At the beginning of this article I mentioned that the discussed replication is similar to data synchronization between a write-behind cache and the underlying storage. There is a very popular write-behind cache—Jakarta Persistence² persistence context accessible via EntityManager. Its method EntityManager.flush() can be seen as an analogy to the discussed replication process. If it is a good analogy, then we expect similar problems there, right? Indeed, sometimes you have to explicitly synchronize the persistence context with the underlying database, not only for the sake of keeping it from growing too large in a large transaction, but also in order to avoid violating constraints of the underlying database. It seems that Jakarta Persistence implementations, e.g., Hibernate ORM, try to save users some trouble by implementing a sophisticated flush operation order, which is meant to reduce the chances of violating database constraints when flushing. If you are interested in further reading about Hibernate ORM flushing order, I recommend the following: How is Hibernate deciding order of update/insert/delete, "A beginner’s guide to Hibernate flush operation order" by Vlad Mihalcea.

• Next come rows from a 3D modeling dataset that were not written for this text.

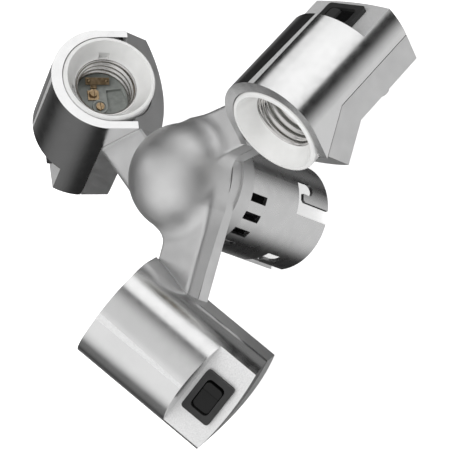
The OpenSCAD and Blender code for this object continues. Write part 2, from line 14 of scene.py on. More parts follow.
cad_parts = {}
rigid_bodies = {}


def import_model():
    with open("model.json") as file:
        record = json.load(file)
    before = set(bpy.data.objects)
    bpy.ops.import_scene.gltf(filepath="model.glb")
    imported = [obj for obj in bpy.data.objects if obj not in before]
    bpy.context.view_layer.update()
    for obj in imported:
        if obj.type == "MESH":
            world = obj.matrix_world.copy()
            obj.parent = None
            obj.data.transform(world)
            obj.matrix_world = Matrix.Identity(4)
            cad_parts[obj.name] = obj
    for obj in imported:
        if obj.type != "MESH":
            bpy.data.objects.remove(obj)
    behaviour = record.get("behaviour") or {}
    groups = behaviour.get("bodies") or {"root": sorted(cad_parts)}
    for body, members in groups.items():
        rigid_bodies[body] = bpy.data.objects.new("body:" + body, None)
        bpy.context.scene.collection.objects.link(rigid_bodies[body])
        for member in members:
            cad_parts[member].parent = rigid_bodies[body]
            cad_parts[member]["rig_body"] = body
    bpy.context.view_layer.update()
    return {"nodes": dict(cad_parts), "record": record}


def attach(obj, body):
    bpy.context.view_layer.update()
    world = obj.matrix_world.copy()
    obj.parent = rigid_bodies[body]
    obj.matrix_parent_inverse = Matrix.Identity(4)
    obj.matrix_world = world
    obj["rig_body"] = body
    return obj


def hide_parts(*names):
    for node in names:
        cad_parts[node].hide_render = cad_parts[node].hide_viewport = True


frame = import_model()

MM = 0.001
LETTERS = "abc"
UNIT_AZ = {"a": 90, "b": -30, "c": 210}

# ---- sizes shared with the CAD part, in millimetres ----
MOUTH = Vector((57.3, 24.5, 84.8))
TILT = 35
FLANK_X = 25.4
PAD_U = 15.5
PAD_MID = 59.55
LIP_R = 21.45
SHELL_R = 13.45
SHELL_RIM = 8.75            # depth of the screw shell's rim below the mouth
FLOOR_IN = 20.5
WEB_W = 38
BARREL_R = 15.6
FOOT_R = 7                  # hollow foot of the ceramic
CUP_FLOOR = FLOOR_IN + 2.6  # the ceramic's own floor, just under the bare one
SHELL_SCREW = (-4.3, 0.8)
LEAF_ROOT_X = 5.1           # centre contact: hinge line, length, sides, rise above the floor
LEAF_LEN = 4.8
LEAF_U = (1.6, 4.6)
LEAF_T = 0.5
LEAF_RISE = 17
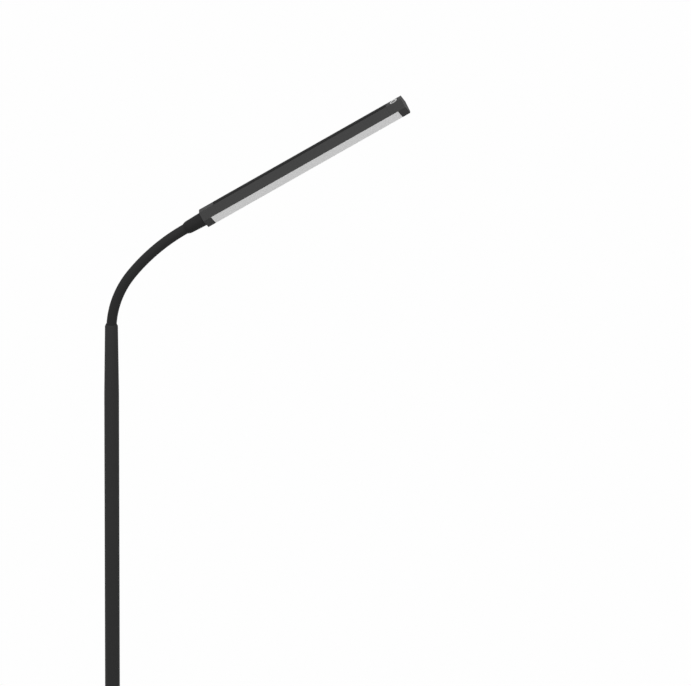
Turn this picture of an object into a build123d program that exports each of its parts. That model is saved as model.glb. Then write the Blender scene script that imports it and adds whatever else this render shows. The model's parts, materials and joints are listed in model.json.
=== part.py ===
from build123d import *
import os
from math import cos, degrees, radians, sin, sqrt

os.makedirs("parts", exist_ok=True)

# A gooseneck reading floor lamp: a weighted round base, a slim column, a sleeved gooseneck
# and a long bar-shaped head with a diffuser on its underside.
# Millimetres, +Z up. The origin is the centre of the base's underside. The head points to +X,
# the supply inlet is at the back of the base, at -X.

# Base
base_radius = 125.0
base_top = 25.0
base_edge_round = 8.0
base_crown = 3.0
cover_wall = 1.5
pad_radius = 118.0
pad_thickness = 3.0
plate_thickness = 1.5
weight_radius = 118.0
weight_thickness = 14.0
nut_pocket_radius = 17.0
nut_seat = 15.5
plate_screw_circle = 95.0
plate_screw_count = 4
plate_screw_radius = 2.0
plate_screw_head_radius = 3.8
plate_screw_length = 10.0
inlet_height = 10.5
inlet_plug_diameter = 5.6
inlet_pin_diameter = 2.0
inlet_neck_radius = 4.0
inlet_body_radius = 5.5
inlet_body_depth = 15.0

# Column
tube_diameter = 22.0
tube_wall = 1.2
tube_joint_height = 640.0
joiner_half_length = 40.0
joiner_bore_radius = 6.5
foot_collar_radius = 18.0
foot_collar_height = 12.0
column_top = 1255.0
column_top_diameter = 19.3
taper_length = 110.0
socket_rim = 3.3
socket_depth = 40.0
socket_body_radius = 8.3
stud_diameter = 16.0
stud_bore = 10.0
stud_foot = 9.5
spigot_length = 35.0

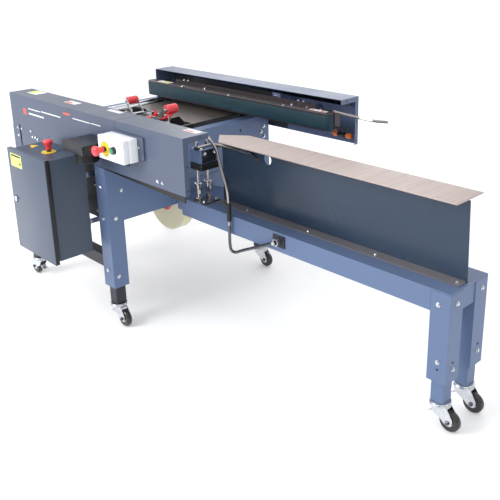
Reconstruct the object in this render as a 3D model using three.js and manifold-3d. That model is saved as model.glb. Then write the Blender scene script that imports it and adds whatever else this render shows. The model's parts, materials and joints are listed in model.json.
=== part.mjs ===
// A semi automatic case sealer and packing station: two driven side belts carry a filled carton over a
// bottom tape head, and a narrow packing table with flap folders stands at the infeed end.
// Millimetres, +X towards the packing table, +Y away from the electrical cabinet, +Z up.
import * as THREE from "three";
import { mergeVertices } from "three/addons/utils/BufferGeometryUtils.js";
import Module from "manifold-3d";

const wasm = await Module();
wasm.setup();

// Main frame. X is measured from the infeed face of the infeed legs until the whole part is shifted at the end.
const legWidth = 75, legWall = 4, legFootZ = 187, legTopZ = 790;
const legOuterY = 472, dischargeX = -792;
const innerLegWidth = 50, innerLegFootZ = 104.3, innerLegTopZ = 420;
const plateBottomZ = 484, frameTopZ = 795, framePlate = 4;
const gap = 0.3;
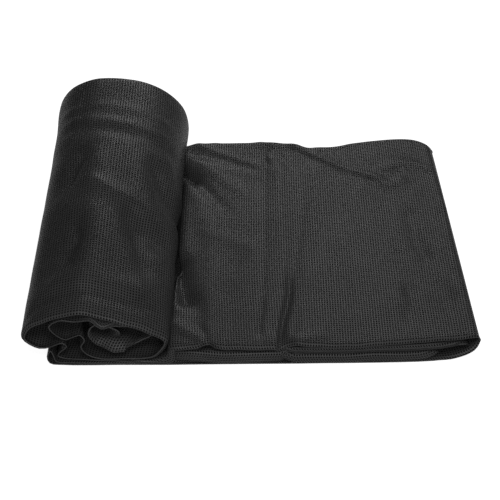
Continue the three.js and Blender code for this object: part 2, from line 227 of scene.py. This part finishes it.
# Soft ridges, with a height above 0, and troughs, each along a line of x, y points seen from above,
# with the height at the line's start and at its end
RELIEF_COLUMNS = ("form", "line", "half_width", "height", "end_height")
ROLL_RELIEF = [
    ("back end swell", ((-192, 286), (-135, 298), (-76, 288)), 22, 2.4, 2.4),
    (
        "upper ripple",
        ((-190, 256), (-175, 255), (-154, 254), (-128, 253), (-103, 250), (-88, 247)),
        4.6, 0.9, 1.2,
    ),
    (
        "between the ripples",
        ((-180, 245), (-153, 244), (-128, 240), (-102, 238), (-89, 235)),
        3.6, -0.4, -0.3,
    ),
    ("lower ripple", ((-179, 238), (-152, 232), (-127, 229), (-102, 228), (-90, 225)), 5, 1.4, 1.4),
    (
        "dark band",
        ((-184, 227), (-164, 220), (-141, 218), (-116, 215), (-96, 214), (-84, 212)),
        7, -1.4, -1.3,
    ),
    ("long ridge", ((-150, 180), (-146, 56)), 15, 1.8, 1.8),
    ("left slope", ((-182, 200), (-184, 50)), 14, -2.2, -2.2),
    ("upper left valley", ((-166, 188), (-171, 172), (-177, 154)), 9, -3.4, -3.4),
    ("upper left crease", ((-164, 182), (-169, 171), (-175, 158)), 4, -1.2, -1.2),
    ("left bank", ((-184, 130), (-171, 115), (-153, 114)), 8, 1.2, 1.2),
    ("left valley", ((-163, 96), (-161, 80), (-170, 62)), 10, -3.6, -3.6),
    ("left crease", ((-164, 94), (-161, 80), (-168, 72)), 4, -1.0, -1.0),
    ("left lower bank", ((-184, 62), (-175, 48), (-180, 34)), 6, 1.0, 1.0),
    ("diagonal ridge", ((-157, 148), (-140, 142), (-123, 134), (-106, 127)), 9, 1.8, 1.8),
    ("diagonal crest", ((-154, 150), (-140, 143), (-123, 135), (-108, 129)), 4, 1.0, 1.0),
    ("right valley, upper", ((-92, 178), (-85, 157), (-77, 140)), 10, -4.2, -4.2),
    ("right crease", ((-98, 188), (-92, 172), (-84, 154)), 4.5, -1.2, -1.2),
    ("right ridge", ((-84, 196), (-76, 180), (-71, 166)), 5, 1.0, 1.0),
    ("right valley, lower", ((-112, 118), (-100, 104), (-88, 94)), 13, -5.4, -5.4),
    ("broad valley", ((-108, 94), (-98, 62)), 14, -4.0, -3.4),
    ("broad crease", ((-118, 110), (-110, 96), (-104, 80), (-100, 62)), 6, -0.8, -0.8),
    ("right dotted ridge", ((-97, 126), (-90, 118), (-84, 112)), 6, 0.6, 0.6),
    ("collar, ridge", ((-176, 36), (-104, 36)), 9, 1.2, 1.2),
    ("collar, crease", ((-188, 20), (-150, 23), (-101, 19)), 7, -2.2, -2.2),
    ("rim crease, left", ((-204, 9), (-199, 13), (-190, 20)), 2.6, -0.9, -0.9),
]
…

Eventual consistency is a class of consistency models that all have the following common guarantee: "if no new updates are made to the object, eventually all accesses will return the last updated value". See "Eventually Consistent" by Werner Vogels for more details.

As a side note, if you are curious about those 1-safe, 2-safe, group-safe criteria mentioned in the PostgreSQL replication docs, I recommend reading "Beyond 1-Safety and 2-Safety for replicated databases: Group-Safety" by Matthias Wiesmann, André Schiper.
Formerly known as Java Persistence API (JPA).